======== INFORMATION GIVEN ========
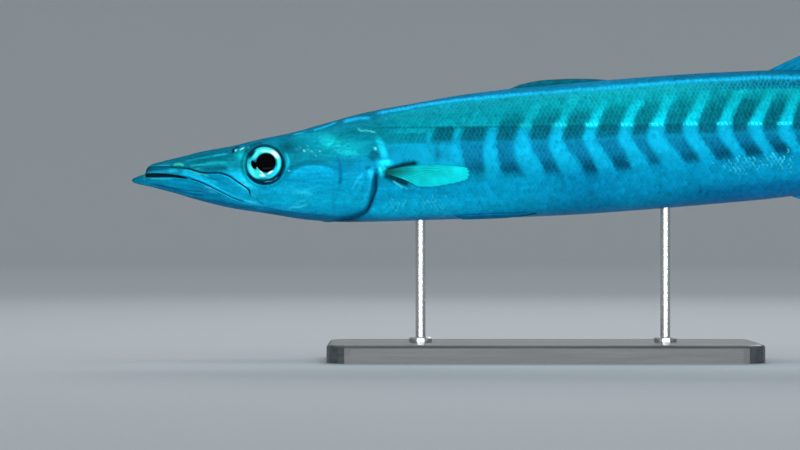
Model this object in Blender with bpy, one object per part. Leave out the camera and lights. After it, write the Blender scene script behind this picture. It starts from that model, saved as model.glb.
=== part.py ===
"""A life-size chevron barracuda, nose a little down, on a plain two-rod display stand.

The fish is drawn in its own frame: s runs back from the tip of the lower jaw along the body's axis,
y runs across it with the fish's left side at -y, and h runs up. place() turns that frame by the
swimming pitch and sets it above the stand. Everything is in metres.
"""

import math

import bmesh
import bpy
from mathutils import Vector

# ---- The whole fish ----
PITCH = math.radians(4.0)  # the axis climbs from the head towards the tail
STALK_END = 0.893  # where the fleshy tail stalk meets the tail fin
TAIL_TIP = 1.0365
TAIL_HALF_SPAN = 0.096
JAW_TIP_HEIGHT = 0.180  # of the lower jaw's tip above the floor
GAP = 0.0003  # kept between pieces that touch
SIDES = 40  # facets round the body

# ---- Body profile: (distance back, height or half width) ----
BACK = (
    (0.000, 0.0002), (0.002, 0.0022), (0.008, 0.0044), (0.0130, 0.0056), (0.0150, 0.0105), (0.0190, 0.0145),
    (0.030, 0.0168), (0.050, 0.0203), (0.070, 0.0238), (0.100, 0.0272), (0.130, 0.0322), (0.160, 0.0362),
    (0.190, 0.0420), (0.240, 0.0518), (0.285, 0.0570), (0.345, 0.0630), (0.420, 0.0660), (0.550, 0.0673),
    (0.640, 0.0655), (0.730, 0.0575), (0.810, 0.0445), (0.870, 0.0360), (0.895, 0.0345),
)
BELLY = (
    (0.000, -0.0012), (0.002, -0.0036), (0.010, -0.0064), (0.020, -0.0092), (0.037, -0.0148),
    (0.060, -0.0236), (0.095, -0.0350), (0.135, -0.0441), (0.175, -0.0530), (0.214, -0.0575),
    (0.320, -0.0620), (0.460, -0.0660), (0.620, -0.0641), (0.700, -0.0592), (0.780, -0.0485),
    (0.850, -0.0378), (0.895, -0.0345),
)
HALF_WIDTH = (
    (0.000, 0.0010), (0.002, 0.0034), (0.010, 0.0058), (0.020, 0.0085), (0.050, 0.0135), (0.090, 0.0195),
    (0.130, 0.0262), (0.190, 0.0350), (0.240, 0.0412), (0.330, 0.0460), (0.460, 0.0485), (0.580, 0.0475),
    (0.680, 0.0410), (0.770, 0.0290), (0.840, 0.0185), (0.880, 0.0085), (0.895, 0.0026),
)
# How square the section is above and below its widest level: 2 is an ellipse.
UPPER_SQUARENESS = ((0.00, 2.0), (0.06, 2.2), (0.13, 2.9), (0.20, 2.5), (0.30, 2.15), (0.895, 2.0))
LOWER_SQUARENESS = ((0.00, 2.0), (0.13, 2.0), (0.24, 2.2), (0.895, 2.0))
WIDEST_SHARE = ((0.00, 0.5), (0.10, 0.60), (0.16, 0.58), (0.24, 0.52), (0.895, 0.5))

# ---- Cuts that divide the body ----
# Edge of the gill cover: angle down from the back in degrees, and how far back the edge lies there.
GILL_EDGE = (
    (0, 0.2425), (60, 0.2440), (88, 0.2425), (110, 0.2425), (127, 0.2370),
    (144, 0.2305), (156, 0.2170), (166, 0.2020), (180, 0.1900),
)
GILL_FLARE = 0.0009  # the gill cover's edge stands proud
GILL_TUCK = 0.0014  # and the shoulder behind it is sunk
GILL_REACH = 0.009
TRUNK_SPLIT = 0.500
STALK_START = 0.755

# ---- Mouth: (distance back, height of its line) and half of its opening there ----
MOUTH_LINE = (
    (0.0150, 0.0031), (0.0230, 0.0029), (0.0380, 0.0015), (0.0480, -0.0003), (0.0580, -0.0029),
    (0.0680, -0.0068), (0.0775, -0.0118), (0.0880, -0.0181), (0.0995, -0.0250), (0.1120, -0.0305),
)
MOUTH_HALF_OPENING = (
    (0.015, 0.0021), (0.030, 0.0020), (0.038, 0.0016), (0.048, 0.0011), (0.056, 0.0006), (0.068, 0.0003),
    (0.112, 0.0002),
)
UPPER_JAW_START = 0.0140
UPPER_JAW_FRONT = ((0.0148, 0.0500), (0.0140, 0.0085), (0.0141, 0.0068), (0.0147, 0.0056))
JAW_JOINT = (0.1120, -0.0305)
JAW_REAR = (0.1230, -0.1200)
MOUTH_FLOOR_SHARE = 0.45  # of the half width: inside it the jaws all but touch
LIP_RADIUS = 0.0017
LIP_LIFT = -0.0008  # of the lip's middle off the skin
# The upper edge of the cheek plate over the mouth, and the bony edge on the cheek.
CHEEK_PLATE_EDGE = (
    (0.0500, 0.0090), (0.0600, 0.0060), (0.0725, 0.0022), (0.0890, 0.0014), (0.0985, -0.0022),
    (0.1040, -0.0078), (0.1105, -0.0128), (0.1165, -0.0182), (0.1168, -0.0245),
)
CHEEK_BONE_EDGE = (
    (0.2075, 0.0060), (0.2075, -0.0150), (0.2030, -0.0310), (0.1920, -0.0440), (0.1700, -0.0490),
)
GROOVE_RADIUS = 0.0007

# ---- Eyes and nostrils ----
EYE = (0.1345, 0.0055)
EYE_RADIUS = 0.0184
EYE_HALF_DEPTH = 0.0068
EYE_SUNK = 0.0012  # of the ball's middle below the rim
SOCKET_RADIUS = 0.0199
RIM_RADIUS = 0.0212
RIM_THICKNESS = 0.0019
NOSTRILS = ((0.1050, 0.0222, 0.0014), (0.0980, 0.0212, 0.0010))
NOSTRIL_DEPTH = 0.0015

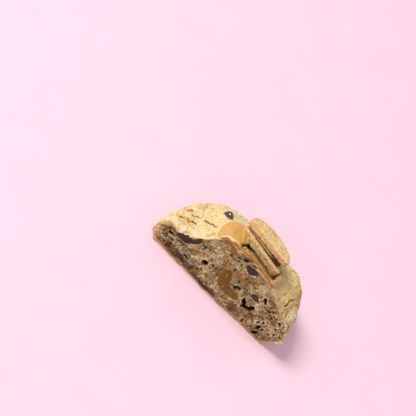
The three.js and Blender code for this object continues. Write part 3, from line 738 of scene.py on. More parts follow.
# %% [markdown]
# ### Crust finish
# Golden dough browns where it is thin and where it stood nearest the tray: pale on the lumps,
# amber in the cracks, brown at the foot and dark beneath. The stored fields carry these places
# over, so colour and relief agree. Sugar grains catch the light as a fine bump.

# %% Crust finish


def pad(values):
    """A grid's values, then the average of each end ring for its pole."""
    return np.concatenate([values.ravel(), [values[0].mean(), values[-1].mean()]])


def crust_finish():
    """Gold blotched by two clouds, pale on lumps, amber in cracks, browned by the stored bake."""
    soft = {"Subsurface_Weight": 0.06, "Subsurface_Scale": 0.002}
    material, tree, shader, where = new_finish("baked_crust", 0.6, **soft)
    shader.inputs["Subsurface Radius"].default_value = (1.0, 0.6, 0.3)
    blotch = between(tree, cloud(tree, where, 10, 5, 0.65, 0.5), 0.38, 0.62)
    colour = coat(tree, blotch, linear(*CRUST["gold"]), linear(*CRUST["tan"]))
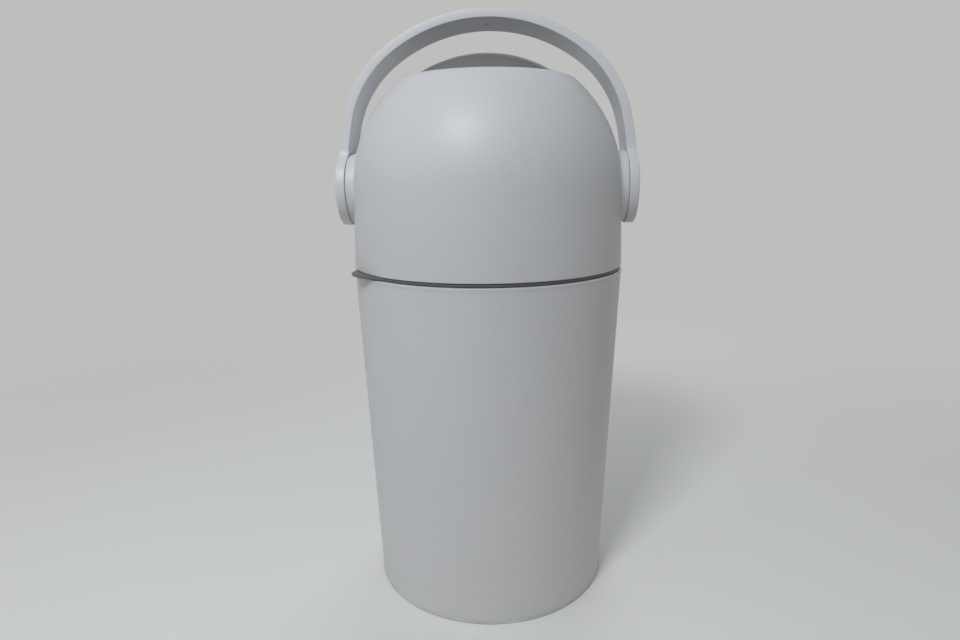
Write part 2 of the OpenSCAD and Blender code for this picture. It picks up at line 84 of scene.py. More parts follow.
head_z = bucket_h + ring_t
pivot_rise = 78 * mm
pivot_z = head_z + pivot_rise
mouth_rise = 107 * mm
rim_round = 20 * mm
dome_r = 137 * mm
dome_wall = 2.8 * mm
dome_setback = 0.6 * mm
dome_edge = 0.7 * mm
dome_base_r = bucket_top_r - dome_setback
ball_clear_r = 131.3 * mm
boss_r = 36 * mm
boss_x = 140.6 * mm
boss_bore_r = 15.1 * mm
boss_edge = 0.8 * mm
boss_root = 6.6 * mm                         # how far inside the dome's outer radius a boss starts
boss_bore_root = 3.6 * mm                    # and its bore
boss_root_wall = 4 * mm
window_inset = 6 * mm                        # how much smaller than the boss the dome's window is
window_in = 24 * mm                          # how far inside the dome's outer radius the window starts
window_out = 9 * mm                          # and how far outside it ends
boss_gap = 0.3 * mm                          # visible gap between a boss and its disc
mouth_lip = (95.1 * mm, 90.5 * mm)           # (r, z) where the dome's inside meets its mouth
lip_blend = 0.12                             # radians above the lip where the mouth's straight edge ends
lip_above = 0.1                              # radians above the lip where the ground-out arc starts
lip_below = 0.04                             # radians below the lip where the dome's inside goes on

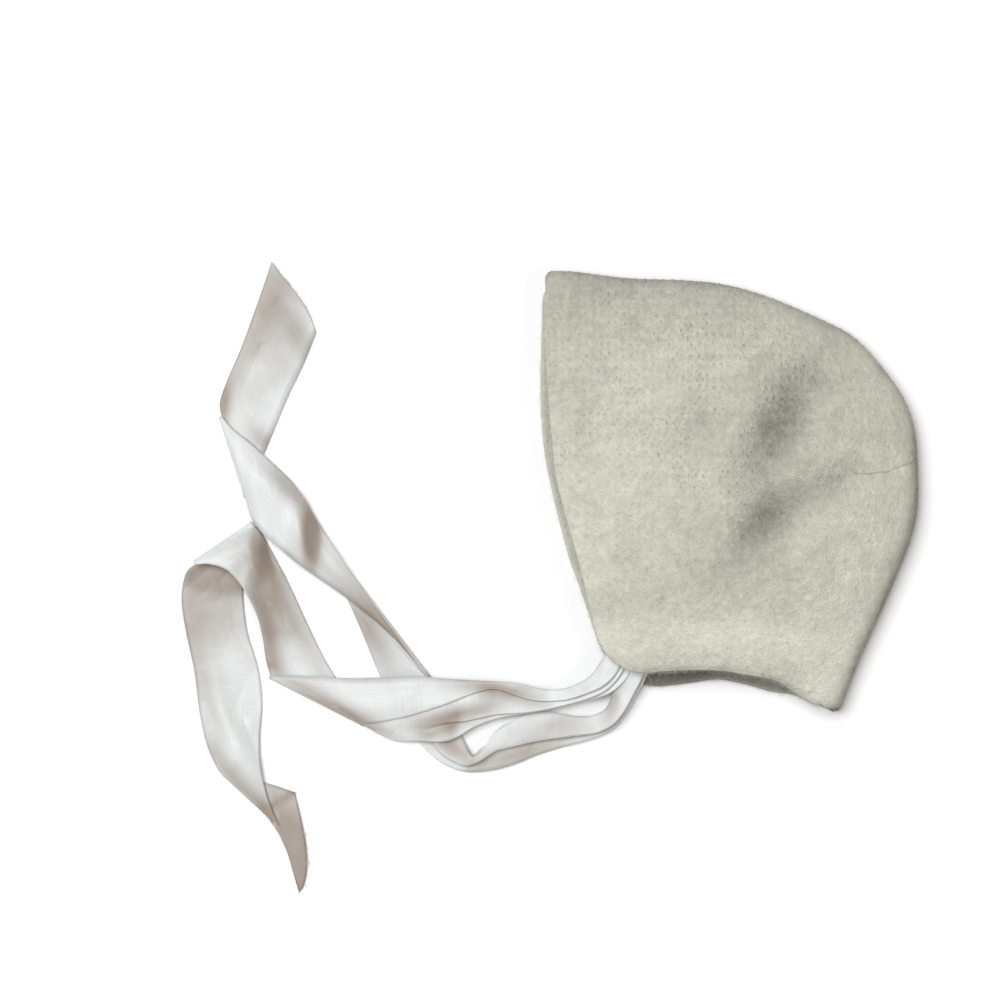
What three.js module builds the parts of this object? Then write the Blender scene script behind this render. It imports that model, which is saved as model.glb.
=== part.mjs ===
// Baby bonnet of thick felted wool with two ribbon ties, lying on its side on a table.
// Millimetres, +Z up. The origin is the middle of the bonnet's plan outline, on the table.
// +X points to the back of the head, +Y to the crown; the face opening looks to -X.
import * as THREE from 'three';

// ---- sizes ----
const WALL = 3.0;              // thickness of the felt
const SEAM_Z = 5.2;            // height of the seam where the two side panels meet
const GAP = 0.3;               // clearance between the two panels at the seam
const LOWER_CURL = 7.0;        // the lower panel curls up over this width beside the seam
const RIM_FRONT = 5.6;         // height of the upper panel's rounded rim at the face edge
const RIM_BACK = 8.0;          // and at the back of the head
const RIM_BLEND = 60;          // the rim grows from one to the other over this length
const PUFF = 20;               // how far the upper panel is puffed up above its rim
const PUFF_SEAM = 30;          // the puff grows over these distances from the seam,
const PUFF_FACE = 40;          // from the face edge
const PUFF_NECK = 35;          // and from the neck edge
const FACE_OPEN = 0.25;        // share of the puff that the face edge keeps as it gapes open
const NECK_OPEN = 0.4;         // and that the neck edge keeps
const RIBBON = 25;             // width of the ties
const TIE = 1.0;               // thickness of the ties
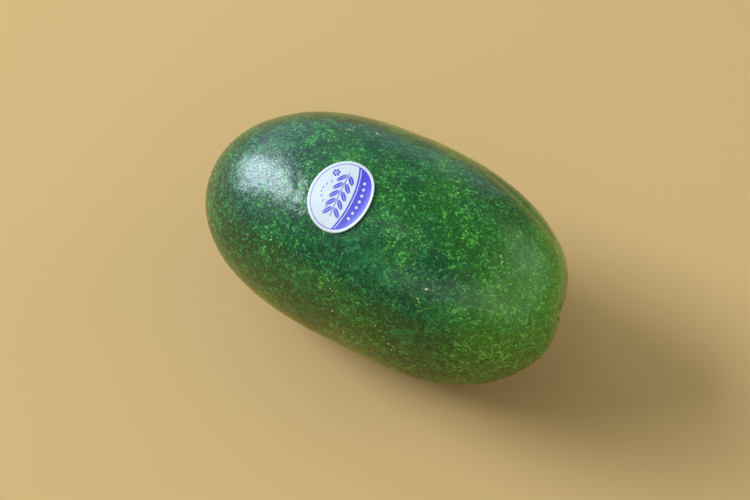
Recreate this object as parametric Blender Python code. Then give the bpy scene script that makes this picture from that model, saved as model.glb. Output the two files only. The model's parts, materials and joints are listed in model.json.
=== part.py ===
"""A small winter melon (wax gourd) lying on its side: the fruit, its cut stalk and an oval label.

Metres. +X points to the blossom end, +Z is up, the ground is z = 0, and the origin is the
middle of the flat spot that the fruit lies on.
"""

import math

import bmesh
import bpy
from mathutils import Vector

# The fruit as if it had grown straight: a solid turned about the X axis.
BODY_LENGTH = 0.240
HALF_LENGTH = BODY_LENGTH / 2
GIRTH_RADIUS = 0.0683
TAPER = 0.015                 # share by which the blossom half is thicker
STEM_FULLNESS = 2.63          # 2 gives an ellipse's end, and more gives a blunter one
BLOSSOM_FULLNESS = 2.56

# How the real fruit departs from that.
AXIS_HEIGHT = 0.0662          # of the straight axis over the ground
BOW = Vector((0, -0.0032, -0.0040))            # both ends curve this way from the middle
BOW_MIDDLE = 0.33             # share of the bow that the middle takes the other way
BLOSSOM_TURN = Vector((0, 0.0094, 0.0109))     # the blossom pole sits off the axis
BLOSSOM_SLANT = Vector((0, -0.202, -0.079))    # and its end face leans back
STEM_SLANT = Vector((0, -0.010, -0.032))
BLOSSOM_TURN_POWER = 5        # how late along the body each of these sets in
SLANT_POWER = 4
OVAL_ACROSS = -0.0072         # wider than high is positive
OVAL_DIAGONAL = 0.0041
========
* EXERCISE DESCRIPTION *
Your answer should consist only of the lines from the one with "Recreate this object" through the end of the data above, reproduced exactly.

* RESPONSE FOR THIS EXERCISE *
Recreate this object as parametric Blender Python code. Then give the bpy scene script that makes this picture from that model, saved as model.glb. Output the two files only. The model's parts, materials and joints are listed in model.json.
=== part.py ===
"""A small winter melon (wax gourd) lying on its side: the fruit, its cut stalk and an oval label.

Metres. +X points to the blossom end, +Z is up, the ground is z = 0, and the origin is the
middle of the flat spot that the fruit lies on.
"""

import math

import bmesh
import bpy
from mathutils import Vector

# The fruit as if it had grown straight: a solid turned about the X axis.
BODY_LENGTH = 0.240
HALF_LENGTH = BODY_LENGTH / 2
GIRTH_RADIUS = 0.0683
TAPER = 0.015                 # share by which the blossom half is thicker
STEM_FULLNESS = 2.63          # 2 gives an ellipse's end, and more gives a blunter one
BLOSSOM_FULLNESS = 2.56

# How the real fruit departs from that.
AXIS_HEIGHT = 0.0662          # of the straight axis over the ground
BOW = Vector((0, -0.0032, -0.0040))            # both ends curve this way from the middle
BOW_MIDDLE = 0.33             # share of the bow that the middle takes the other way
BLOSSOM_TURN = Vector((0, 0.0094, 0.0109))     # the blossom pole sits off the axis
BLOSSOM_SLANT = Vector((0, -0.202, -0.079))    # and its end face leans back
STEM_SLANT = Vector((0, -0.010, -0.032))
BLOSSOM_TURN_POWER = 5        # how late along the body each of these sets in
SLANT_POWER = 4
OVAL_ACROSS = -0.0072         # wider than high is positive
OVAL_DIAGONAL = 0.0041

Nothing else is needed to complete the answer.